# poly charger



## Grizzle (Jul 12, 2006)

good to see some new updates on the site and product front :thumb: :thumb:


----------



## Andy_Green (Oct 27, 2005)

shame the link on the front page for the polycharger dont work tho


----------



## Johnnyopolis (Oct 25, 2005)

THATS because its coming soon!!!

Not in stock yet.


----------



## Andy_Green (Oct 27, 2005)

ah, still says 'click for more info' so that's just plain confusing :wall:


----------



## Grizzle (Jul 12, 2006)

Johnnyopolis said:


> THATS because its coming soon!!!
> 
> Not in stock yet.


:lol: Some ppl need to read before they post eh :wall:


----------



## Johnnyopolis (Oct 25, 2005)

Ill put it to the section right now buddy!


----------



## Johnnyopolis (Oct 25, 2005)

Sorry for the confusion, linked it all up now to the polycharger section... Showing out of stock


----------



## Grizzle (Jul 12, 2006)

Johnnyopolis said:


> Sorry for the confusion, linked it all up now to the polycharger section... Showing out of stock


ur fecking nuts man :lol:


----------



## Andy_Green (Oct 27, 2005)

Grizzle said:


> :lol: Some ppl need to read before they post eh :wall:


I read it fine Grizzle, just pointed out it wasn't linked up mate 



Johnnyopolis said:


> Sorry for the confusion, linked it all up now to the polycharger section... Showing out of stock


:thumb:


----------



## perm (Oct 26, 2005)

When are you expecting delivery ?

I do like the idea of this product..... 

Perm


----------



## GlynRS2 (Jan 21, 2006)

Yes I fancy PolyCharging a few of the products on my shelves.
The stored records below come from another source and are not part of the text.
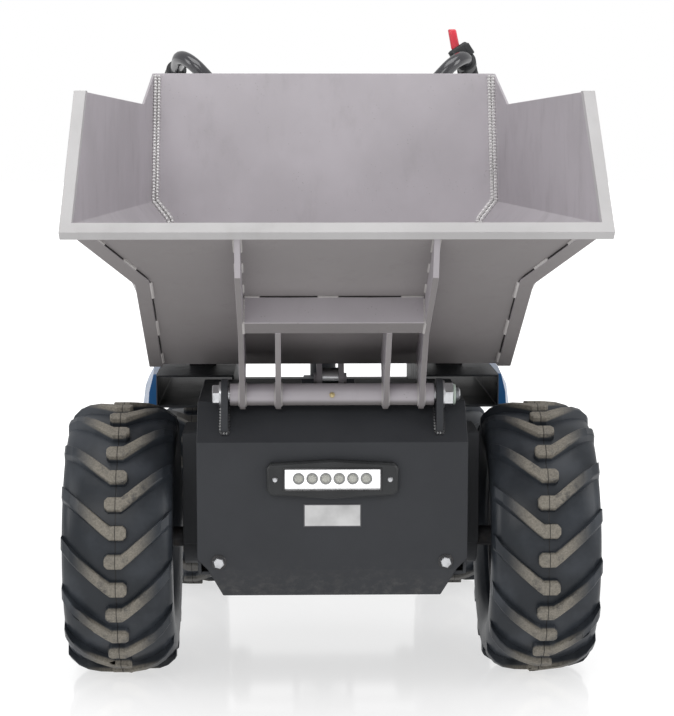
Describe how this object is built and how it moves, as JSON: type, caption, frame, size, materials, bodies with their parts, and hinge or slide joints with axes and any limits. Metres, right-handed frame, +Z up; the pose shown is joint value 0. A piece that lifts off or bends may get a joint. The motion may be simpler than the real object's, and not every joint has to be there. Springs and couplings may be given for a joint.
{
  "type": "wheeled walk-behind site dumper",
  "caption": "Walk-behind site dumper: a forward tipping skip on a four-wheeled chassis with lugged tyres, front lamp, tipping ram and rear wheels steered by a handlebar.",
  "frame": {"origin": "on the ground under the middle of the overall width and length", "axes": "+X to the right seen from the front, -Y forward where the skip tips, +Z up"},
  "size_m": [0.7868, 1.319, 1.0009],
  "materials": {
    "skip_paint": "satin warm grey paint over steel plate",
    "skip_edge": "lighter worn grey paint on the square rim bar",
    "chassis_paint": "charcoal black textured powder coat",
    "fairing_paint": "blue gloss paint",
    "tyre_rubber": "black rubber, dusty on the lugs",
    "rim_paint": "black satin paint on pressed steel",
    "zinc": "bright zinc plate",
    "axle_steel": "dark cast and turned steel, oiled",
    "ram_paint": "black gloss paint",
    "ram_chrome": "polished hard chrome",
    "bar_paint": "black powder coat",
    "grip_rubber": "soft black rubber",
    "black_plastic": "fine matte black plastic",
    "red_plastic": "smooth red plastic",
    "lamp_chrome": "bright reflector",
    "lamp_glass": "clear lens",
    "battery_case": "dark grey moulded case"
  },
  "bodies": {
    "skip": {"skip_base": "skip_paint", "skip_back": "skip_paint", "skip_side_left": "skip_paint", "skip_side_right": "skip_paint", "skip_rim": "skip_edge", "skip_beam": "skip_paint", "skip_outer_legs": "skip_paint", "skip_inner_legs": "skip_paint", "skip_pivot_tube": "skip_paint", "skip_ram_bracket": "skip_paint"},
    "chassis": {"front_cover": "chassis_paint", "chassis_tub": "chassis_paint", "pivot_ears": "chassis_paint", "pivot_pin": "zinc", "lamp_housing": "black_plastic", "lamp_leds": "lamp_chrome", "lamp_lens": "lamp_glass", "front_axle": "axle_steel", "battery": "battery_case", "deck_trays": "chassis_paint", "skip_rests": "grip_rubber", "side_fairings": "fairing_paint", "spine": "chassis_paint", "steering_column": "chassis_paint", "deck_beam": "chassis_paint", "controller_box": "black_plastic", "rear_axle": "chassis_paint"},
    "ram_barrel": {"ram_barrel": "ram_paint"},
    "ram_rod": {"ram_rod": "ram_chrome"},
    "wheel_front_left": {"tyre_front_left": "tyre_rubber", "rim_front_left": "rim_paint"},
    "wheel_front_right": {"tyre_front_right": "tyre_rubber", "rim_front_right": "rim_paint"},
    "wheel_rear_left": {"tyre_rear_left": "tyre_rubber", "rim_rear_left": "rim_paint"},
    "wheel_rear_right": {"tyre_rear_right": "tyre_rubber", "rim_rear_right": "rim_paint"},
    "knuckle_left": {"knuckle_left": "axle_steel"},
    "knuckle_right": {"knuckle_right": "axle_steel"},
    "tie_rod": {"tie_rod": "axle_steel"},
    "steering": {"stem": "bar_paint", "handlebar": "bar_paint", "grips": "grip_rubber", "bar_controls": "black_plastic", "tip_lever": "red_plastic", "control_cables": "grip_rubber", "console": "black_plastic"}
  },
  "joints": [
    {"name": "skip_tip", "type": "hinge", "parent": "chassis", "child": "skip", "pos_m": [0, -0.3096, 0.438], "axis": [1, 0, 0], "range_deg": [0, 80]},
    {"name": "ram_swing", "type": "hinge", "parent": "chassis", "child": "ram_barrel", "pos_m": [0, 0.0704, 0.288], "axis": [1, 0, 0], "range_deg": [-10, 5]},
    {"name": "ram_extend", "type": "slide", "parent": "ram_barrel", "child": "ram_rod", "axis": [0, -0.8517, 0.5241], "range_m": [0, 0.16]},
    {"name": "steer", "type": "hinge", "parent": "chassis", "child": "steering", "pos_m": [0, 0.4604, 0.7], "axis": [0, 0, 1], "range_deg": [-25, 25]},
    {"name": "steer_knuckle_left", "type": "hinge", "parent": "chassis", "child": "knuckle_left", "pos_m": [-0.15, 0.4604, 0.16418], "axis": [0, 0, 1], "range_deg": [-26, 26]},
    {"name": "steer_knuckle_right", "type": "hinge", "parent": "chassis", "child": "knuckle_right", "pos_m": [0.15, 0.4604, 0.16418], "axis": [0, 0, 1], "range_deg": [-26, 26]},
    {"name": "tie_rod_swing", "type": "hinge", "parent": "steering", "child": "tie_rod", "pos_m": [0, 0.3904, 0.2], "axis": [0, 0, 1], "range_deg": [-26, 26]},
    {"name": "roll_front_left", "type": "hinge", "parent": "chassis", "child": "wheel_front_left", "pos_m": [-0.3125, -0.1796, 0.20465], "axis": [1, 0, 0], "continuous": true},
    {"name": "roll_rear_left", "type": "hinge", "parent": "knuckle_left", "child": "wheel_rear_left", "pos_m": [-0.235, 0.4604, 0.16418], "axis": [1, 0, 0], "continuous": true},
    {"name": "roll_front_right", "type": "hinge", "parent": "chassis", "child": "wheel_front_right", "pos_m": [0.3125, -0.1796, 0.20465], "axis": [1, 0, 0], "continuous": true},
    {"name": "roll_rear_right", "type": "hinge", "parent": "knuckle_right", "child": "wheel_rear_right", "pos_m": [0.235, 0.4604, 0.16418], "axis": [1, 0, 0], "continuous": true}
  ],
  "couplings": [
    {"joint": "ram_swing", "follows": "skip_tip", "ratio": -0.0872},
    {"joint": "ram_extend", "follows": "skip_tip", "m_per_rad": 0.09979},
    {"joint": "steer_knuckle_left", "follows": "steer", "ratio": 1},
    {"joint": "steer_knuckle_right", "follows": "steer", "ratio": 1},
    {"joint": "tie_rod_swing", "follows": "steer", "ratio": -1}
  ]
}
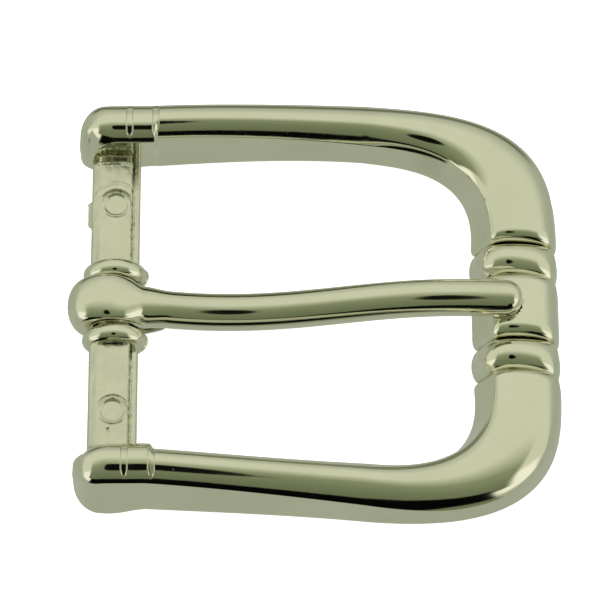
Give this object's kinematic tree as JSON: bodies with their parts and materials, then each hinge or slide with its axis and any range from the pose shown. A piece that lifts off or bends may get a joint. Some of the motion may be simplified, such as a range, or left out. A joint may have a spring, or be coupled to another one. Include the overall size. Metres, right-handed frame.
{
  "type": "belt buckle",
  "caption": "Heel-bar belt buckle: a cast, arched D-section frame with beaded front bar and elbows, and a prong that swings on the heel bar.",
  "frame": {"origin": "under the middle of the buckle, on the surface it lies on", "axes": "+X from the heel bar to the front bar, along the belt; +Y across the belt, along the heel bar; +Z out of the front face"},
  "size_m": [0.0533, 0.0492, 0.0091],
  "materials": {
    "bright_nickel": "bright nickel plate over polished zinc casting",
    "as_cast_nickel": "nickel plate over an unpolished casting, satin",
    "prong_nickel": "bright nickel plate"
  },
  "bodies": {
    "frame": {"heel_bar": "as_cast_nickel", "upper_collar": "bright_nickel", "lower_collar": "bright_nickel", "upper_arm": "bright_nickel", "lower_arm": "bright_nickel", "upper_bead": "bright_nickel", "lower_bead": "bright_nickel", "tip_rest": "bright_nickel"},
    "prong": {"prong": "prong_nickel"}
  },
  "joints": [
    {"name": "prong_swing", "type": "hinge", "parent": "frame", "child": "prong", "pos_m": [-0.02175, 0, 0.0032], "axis": [0, -1, 0], "range_deg": [0, 178]}
  ]
}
It will open up the field to a whole new wave of experimentation and comparison - can't wait :thumb:


----------



## Johnnyopolis (Oct 25, 2005)

Its on the boat sitting in the big wide ocean  A few weeks....


----------



## Alex L (Oct 25, 2005)

Nice one Guys,

Still waiting on a write up though Mr O 

I wonder what Polycharged Field Glaze would be like?????? if you've tried and want to PM me the results please feel free


----------



## Epoch (Jul 30, 2006)

Alex L said:


> Nice one Guys,
> 
> Still waiting on a write up though Mr O
> 
> I wonder what Polycharged Field Glaze would be like?????? if you've tried and want to PM me the results please feel free


Ooohhh hadn't thought of that!


----------



## Alex L (Oct 25, 2005)

Whos going to be the first to try lol


----------



## Johnnyopolis (Oct 25, 2005)

Alex L said:


> Whos going to be the first to try lol


That will be me then 

Just as soon as the Golf comes back.....

Johnny


----------



## MX5Argie (Dec 16, 2005)

I want, I want! :wave:


----------